Mr Perry accused the government of refusing to engage and not following due process, and Labor of pre-empting the DA assessment.
He compared the situation to the associated rail terminal approval, which ended up in a multi-million dollar Supreme Court battle which the proponent won, with costs.
”We have followed the Territory planning process. Our recently submitted DA has been predetermined, before it is even on public display, by politicians on the eve of an election,” Mr Perry said.
”There is plain lack of procedural fairness and utter contempt for due process. This sends a significant warning to anyone wanting to do business in the ACT.”
CRS has taken three years and spent millions of dollars getting to the DA stage and believes its EIS has addressed concerns about traffic and odour, but inner south groups and the Fyshwick Business Association have been unmoved, unleashing a fierce pre-election campaign that drew commitments from the ACT Greens and may have contributed to Labor’s position.
CRS wants to divert Canberra’s household waste from landfill, recover recyclables and rail the rest to the Woodlawn bioreactor.
Truck traffic, stockpiling and odour are among concerns raised, as well as fears waste would be needed from interstate to feed the facility, although Mr Perry has consistently denied this would happen.
It also appears bureaucracy and the government is divided on the proposal, with Transport Canberra and City Services and government waste manager NoWaste raising red flags.
The issue has also morphed into a battle for the future of Fyshwick as an authentic industrial suburb or something lighter, with less social and environmental impact.

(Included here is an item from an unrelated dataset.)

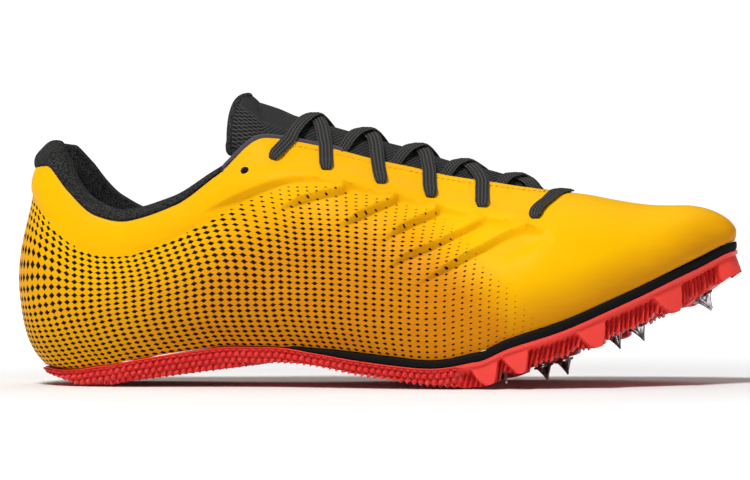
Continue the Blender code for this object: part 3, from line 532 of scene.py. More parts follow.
def spike_seat(along, across, recess):
    """Middle of a spike's seat and the direction in which the spike points, square to the sole."""
    step = 0.02
    slope = (ground_height(along + step) - ground_height(along - step)) / (2 * step * LENGTH)
    axis = unit(np.array([float(slope), 0.0, -1.0]))
    height = float(ground_height(along)) + LUG_DROP * recess
    return np.array([x_at(along), across * BALL_WIDTH, height]), axis


# The photograph's camera: its frame in pixels, the size of a pixel at the shoe, and its angles in degrees
PICTURE_WIDTH = 750
PICTURE_HEIGHT = 480
PIXEL = 0.0003907
VIEW_TURN = 10.0
VIEW_RISE = 0.5
VIEW_ROLL = 0.38
VIEW_DISTANCE = 1.6
VIEW_MIDDLE = (0.1078, 0.0, 0.0559)
SENSOR_WIDTH = 36.0

# Moulded relief of the side: how far it stands proud, and how softly each side of it falls away
CREST_RISE = 0.0027
CREST_HALF_WIDTH = 0.0008
CREST_ABOVE = 0.0048
CREST_BELOW = 0.0009
LOUVRE_RISE = 0.0032
LOUVRE_SLOPE = 0.0100
LOUVRE_DROP = 0.0007
SCOOP_DEPTH = 0.0011
SCOOP_WIDTH = 0.0026
PANEL_PUFF = 0.0012
HEEL_PUFF = 0.0024
CREASE_DEPTH = 0.0005
CREASE_WIDTH = 0.0035

# Lines of that relief
CREST_LINE = ((185, 232), (200, 212), (225, 200), (250, 190), (265, 184), (280, 180), (300, 178), (320, 179),
              (340, 182), (360, 187), (380, 193), (400, 197), (420, 203), (440, 208), (460, 213), (480, 217),
              (500, 222), (520, 225.5), (535, 227), (551, 228))
LOUVRE_LINES = (
    ((347, 190), (300, 200), (270, 213)),
    ((398, 200), (360, 215), (330, 230)),
    ((440, 212), (400, 229), (375, 245)),
    ((484, 223), (436, 245), (400, 259), (375, 280)),
    ((540, 229), (525, 231), (483, 249), (447, 267), (400, 293)),
)
SCOOP_LINE = ((551, 230), (530, 236), (505, 248), (480, 262))
PANEL_CREASE_LINE = ((185, 220), (210, 203), (235, 190))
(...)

Other waste proposals such as the massive Hi-Quality project in Tennant Street and Mr Perry’s Access Recycling fragmentiser to shred end-of-life vehicles and other metals in Lithgow Street may now be in doubt.
The Inner South Canberra Community Council and Fyshwick Business Association want the cumulative impact of waste proposals assessed and a planning review of Fyshwick that reflects what they see as its evolving character.